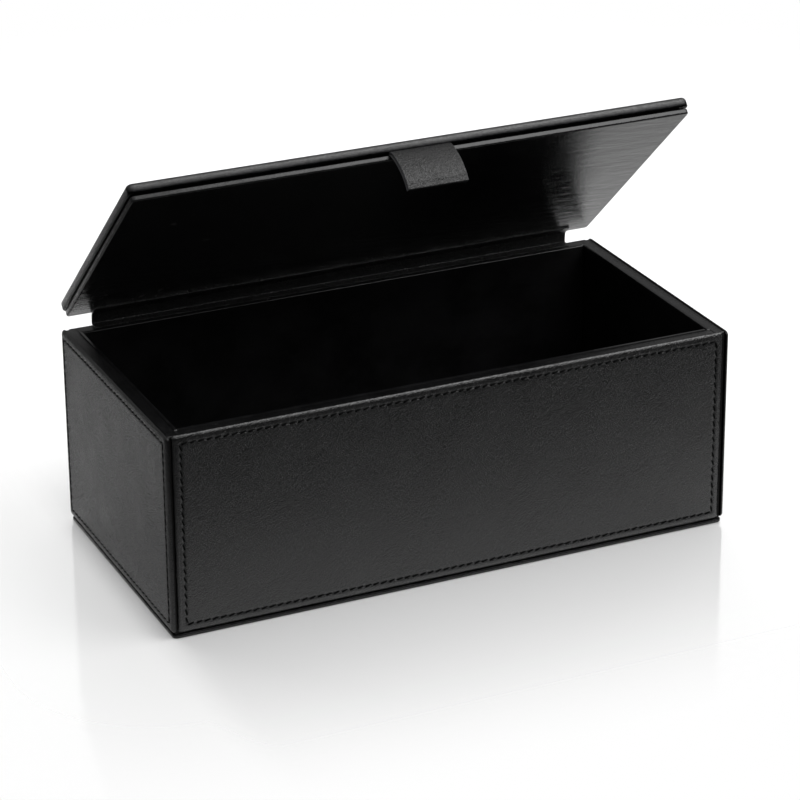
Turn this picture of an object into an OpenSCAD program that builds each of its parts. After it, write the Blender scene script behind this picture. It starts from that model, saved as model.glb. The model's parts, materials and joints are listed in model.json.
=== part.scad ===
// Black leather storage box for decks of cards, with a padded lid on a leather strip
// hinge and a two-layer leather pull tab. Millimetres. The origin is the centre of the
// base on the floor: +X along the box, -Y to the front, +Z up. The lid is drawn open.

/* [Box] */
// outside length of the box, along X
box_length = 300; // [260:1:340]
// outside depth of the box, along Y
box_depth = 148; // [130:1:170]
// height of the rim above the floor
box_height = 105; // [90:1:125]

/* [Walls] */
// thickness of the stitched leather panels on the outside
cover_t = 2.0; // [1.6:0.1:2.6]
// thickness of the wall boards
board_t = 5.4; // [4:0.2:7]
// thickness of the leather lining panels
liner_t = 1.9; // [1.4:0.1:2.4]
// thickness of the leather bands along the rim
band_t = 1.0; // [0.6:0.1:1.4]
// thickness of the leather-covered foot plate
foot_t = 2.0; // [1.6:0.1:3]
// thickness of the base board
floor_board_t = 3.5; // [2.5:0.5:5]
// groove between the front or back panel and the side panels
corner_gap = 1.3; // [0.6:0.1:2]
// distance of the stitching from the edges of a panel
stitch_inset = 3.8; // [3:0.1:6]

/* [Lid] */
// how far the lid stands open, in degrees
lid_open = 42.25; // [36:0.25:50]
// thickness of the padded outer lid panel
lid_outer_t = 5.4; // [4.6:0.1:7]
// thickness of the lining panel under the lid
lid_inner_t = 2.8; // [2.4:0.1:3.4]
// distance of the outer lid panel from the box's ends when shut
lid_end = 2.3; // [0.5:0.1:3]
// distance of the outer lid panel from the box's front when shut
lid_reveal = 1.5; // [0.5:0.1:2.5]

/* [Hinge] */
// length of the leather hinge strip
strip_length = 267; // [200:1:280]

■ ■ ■

* [PROBLEM TO WORK ON]
Reproduce the data, keeping every line exactly the same.

* [OUTPUT OF THE EXERCISE]
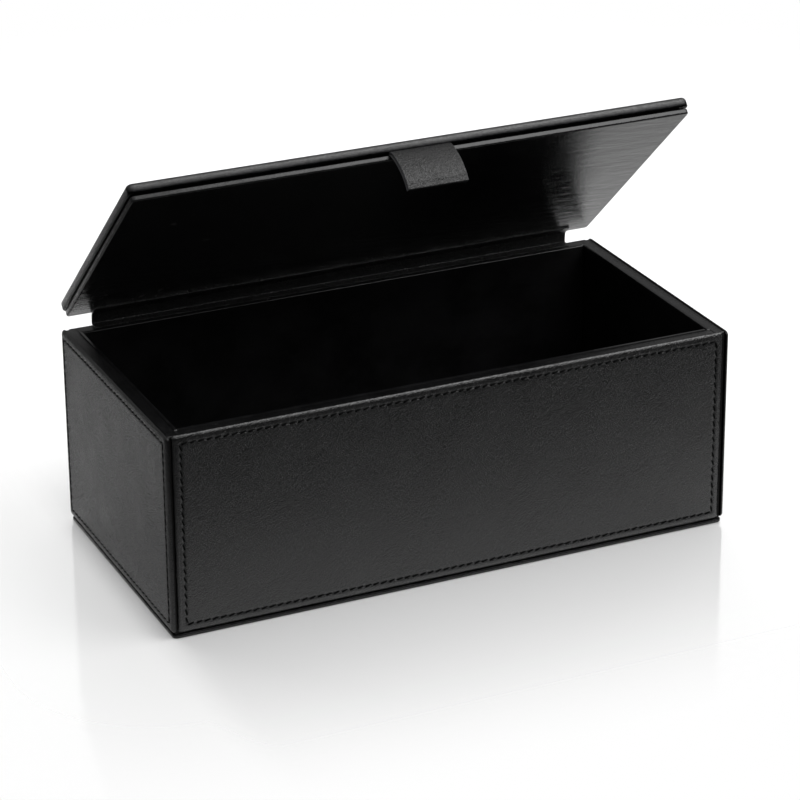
Turn this picture of an object into an OpenSCAD program that builds each of its parts. After it, write the Blender scene script behind this picture. It starts from that model, saved as model.glb. The model's parts, materials and joints are listed in model.json.
=== part.scad ===
// Black leather storage box for decks of cards, with a padded lid on a leather strip
// hinge and a two-layer leather pull tab. Millimetres. The origin is the centre of the
// base on the floor: +X along the box, -Y to the front, +Z up. The lid is drawn open.

/* [Box] */
// outside length of the box, along X
box_length = 300; // [260:1:340]
// outside depth of the box, along Y
box_depth = 148; // [130:1:170]
// height of the rim above the floor
box_height = 105; // [90:1:125]

/* [Walls] */
// thickness of the stitched leather panels on the outside
cover_t = 2.0; // [1.6:0.1:2.6]
// thickness of the wall boards
board_t = 5.4; // [4:0.2:7]
// thickness of the leather lining panels
liner_t = 1.9; // [1.4:0.1:2.4]
// thickness of the leather bands along the rim
band_t = 1.0; // [0.6:0.1:1.4]
// thickness of the leather-covered foot plate
foot_t = 2.0; // [1.6:0.1:3]
// thickness of the base board
floor_board_t = 3.5; // [2.5:0.5:5]
// groove between the front or back panel and the side panels
corner_gap = 1.3; // [0.6:0.1:2]
// distance of the stitching from the edges of a panel
stitch_inset = 3.8; // [3:0.1:6]

/* [Lid] */
// how far the lid stands open, in degrees
lid_open = 42.25; // [36:0.25:50]
// thickness of the padded outer lid panel
lid_outer_t = 5.4; // [4.6:0.1:7]
// thickness of the lining panel under the lid
lid_inner_t = 2.8; // [2.4:0.1:3.4]
// distance of the outer lid panel from the box's ends when shut
lid_end = 2.3; // [0.5:0.1:3]
// distance of the outer lid panel from the box's front when shut
lid_reveal = 1.5; // [0.5:0.1:2.5]

/* [Hinge] */
// length of the leather hinge strip
strip_length = 267; // [200:1:280]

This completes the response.